Elçi, şöyle konuştu: "Güvenlik görevlileri, ilçe merkezinin bazı bölgelerinde daha önce kimi gruplarca oluşturulan barikat veya hendeklerin kaldırılması amacıyla zırhlı araçlarla başlattığı operasyon halen Cizre'nin dar sokaklarında, sivil ve masum insanların yaşadığı evlerin arasından sürdürülmektedir. Sivil halk özellikle Nur, Cudi ve Sur mahallelerinde bodrum katlarında veya sığınaklarda kalarak ağır silahlara hedef olmaktan sakınmakta ve kendini korumaya çalışmaktadır. Yaralanan sivil insanlar, uzun süre kan kaybetmekte ve bir sağlık merkezine ulaşamamaktadır. Eceliyle bile yaşamını yitirenlerin cenazeleri 40 derecenin üzerindeki bir sıcakta dini vecibelere uygun defnedilememekte, cesetler buzdolaplarında veya yakınlarının yaşadığı evlerde bekletilmektedir. Dün itibariyle namaz kılarken sağ bacağından aldığı kurşunla yaralanan Abdullah Özcan adlı Cizre/Cudi Mahallesi'nden sivil yurttaş 12 saat boyunca hiçbir sağlık merkezine ulaşamamış, ancak üç gün sonra Diyarbakır'a ulaşabilmiştir. Adı geçen yaralı uzun bir süre kan kaybına uğramış ve tıbbi müdahaleden yoksun kaldığından dün akşam saat 16.00 sularında Diyarbakır merkezindeki bir özel hastanede yapılan tüm müdahalelere rağmen sağ bacağı diz altından ampute olmuştur/ayağını kaybetmiştir."

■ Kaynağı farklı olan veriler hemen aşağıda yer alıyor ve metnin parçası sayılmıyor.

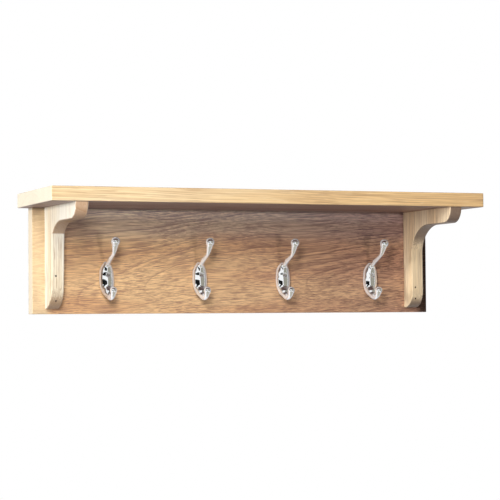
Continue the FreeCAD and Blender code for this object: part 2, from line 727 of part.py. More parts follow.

Cizre halkının fiziki varlığını sürdürmesinin tehlikeye girdiğini anlatan Elçi, hastalıkların yayılması ve kitlesel ölümlerin yaşanması tehlikesi ile karşı karşıya olduklarını kaydetti. Elçi, "Dünden beri istisnai iletişim imkanlarıyla bize ulaşan çok sayıda Cizreli acil yardım çağrısında bulunmuştur. Cizre halkı bugün artık 1982'de Filistin halkının Sabra ve Şatilla kamplarında yaşadığı koşullara benzer bir durumla karşı karşıyadır. Cizre halkı, hükümetin Cizre şehir merkezindeki mahallelere yönelik sürdürülmekte olan askeri operasyonun derhal durdurulma talimatı vermesini, aynı şekilde Anayasal ve yasal hükümlerin açıkça ihlaline yol açan sokağa çıkma yasağının sona erdirilmesini talep etmektedir. Cizre halkının yaşadığı acılar ve karşı karşıya kaldığı büyük tehlikelerin yanı sıra tüm toplumumuzu derin acılara gark eden olaylar yaşanmaktadır. Son birkaç gün içerisinde otuzu (30) aşkın asker/polis güvenlik görevlisi ve çok sayıda sivil insanımız yaşamını yitirmiştir. Halen sürmekte olan olay ve operasyonlar sonucu daha fazla güvenlik görevlisi veya silahlı militan hayatını kaybetmiş olabilir. Hayatını kaybedenlerin ailelerinin acısını yürekten paylaşıyoruz. Öte yandan giderek artan silahlı çatışma ve operasyonlara paralel şekilde Türkiye'nin batı illerinde sivil, masum ve genellikle de yoksul Kürt yurttaşlara saldırılar yaygınlaşmakta, batı illerine seyreden yolcu otobüsleri saldırılara uğramaktadır." şeklinde konuştu.